In response to Russia’s invasion of Ukraine, the US and allies are imposing sanctions that “will cut off more than half of Russia’s high-tech imports, restricting Russia’s access to vital technological inputs, atrophying its industrial base, and undercutting Russia’s strategic ambitions to exert influence on the world stage,” the White House has said.
The sanctions are a “response to Putin’s war of choice against Ukraine” and “impose severe costs on Russia’s largest financial institutions,” the White House said.
For exports to Russia, “US companies must now obtain licenses to sell computers, sensors, lasers, navigation tools, and telecommunications, aerospace, and marine equipment. The United States will deny almost all requests,” a Reuters article explained. “The new rules also force companies making tech products overseas with US tools to seek a US license before shipping to Russia,” Reuters wrote, noting that similar restrictions were previously applied to Chinese tech giant Huawei.
According to the White House announcement, “countries that adopt substantially similar export restrictions are exempted from new US licensing requirements for items produced in their countries.” The European Union, Australia, Japan, Canada, New Zealand, and the United Kingdom are imposing similar sanctions.

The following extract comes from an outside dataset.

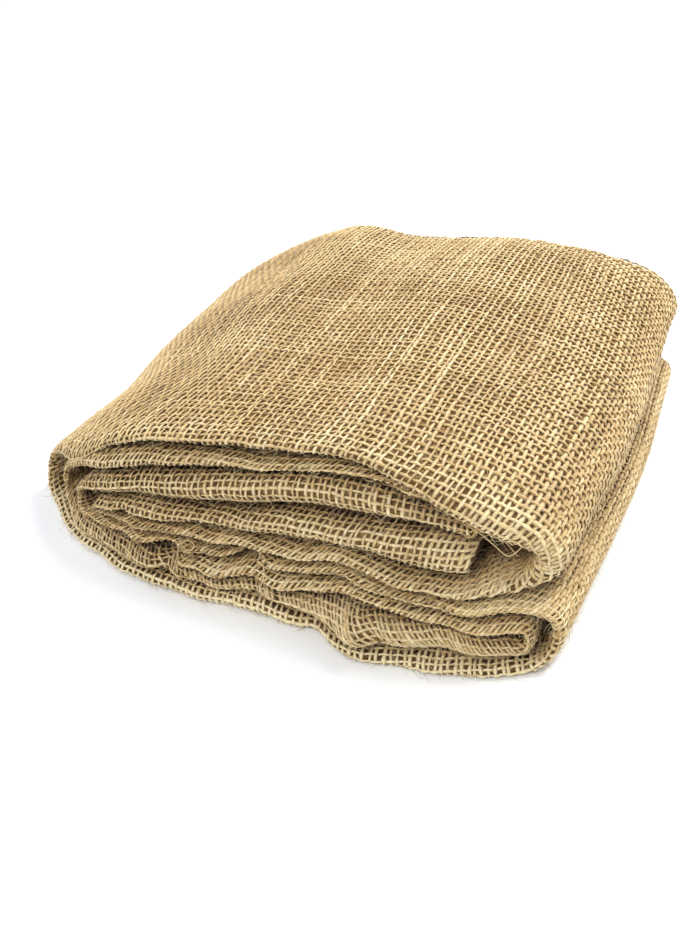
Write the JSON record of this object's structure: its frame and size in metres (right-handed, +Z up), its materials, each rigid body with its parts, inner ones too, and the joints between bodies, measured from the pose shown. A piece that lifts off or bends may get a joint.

Tech-specific export restrictions
Tech-specific sanctions target chips, telecom, security, and more, the White House said:
Russia-wide restrictions to choke off Russia’s import of technological goods critical to a diversified economy and Putin’s ability to project power. This includes Russia-wide denial of exports of sensitive technology, primarily targeting the Russian defense, aviation, and maritime sectors to cut off Russia’s access to cutting-edge technology. In addition to sweeping restrictions on the Russian-defense sector, the United States government will impose Russia-wide restrictions on sensitive US technologies produced in foreign countries using US-origin software, technology, or equipment. This includes Russia-wide restrictions on semiconductors, telecommunication, encryption security, lasers, sensors, navigation, avionics and maritime technologies. These severe and sustained controls will cut off Russia’s access to cutting edge technology.
Regarding military-specific restrictions, the White House said that “Exports of nearly all US items and items produced in foreign countries using certain US-origin software, technology, or equipment will be restricted to targeted military end users. These comprehensive restrictions apply to the Russian Ministry of Defense, including the Armed Forces of Russia, wherever located.”
A Commerce Department fact sheet on the license rules said the US is imposing “a policy of denial” for license applications but will conduct case-by-case reviews for “applications related to safety of flight, maritime safety, humanitarian needs, government space cooperation, civil telecommunications infrastructure, government-to-government activities, and to support limited operations of partner country companies in Russia.”
Tough sanctions on Russian banks
The Biden administration said it is “cutting off Russia’s largest bank from the US financial system” and imposing “full blocking sanctions on Russia’s second largest bank—freezing any of its assets touching the US financial system.” There are also “full blocking sanctions” on three other major Russian financial institutions and certain “Russian elites… who have enriched themselves at the expense of the Russian state, and have elevated their family members into some of the highest position of powers in the country.”
The US Treasury Department posted more details on the financial sanctions here.
Meanwhile, Russia’s invasion of Ukraine could cause problems for chip manufacturing. “Ukraine is a major producer of neon gas critical for lasers used in chipmaking and supplies more than 90 percent of US semiconductor-grade neon, according to estimates from research firm Techcet,” Reuters reported. “About 35 percent of palladium, a rare metal also used for semiconductors, is sourced from Russia. A full-scale conflict disrupting exports of these elements might hit players like Intel, which gets about 50 percent of its neon from Eastern Europe according to JPMorgan.”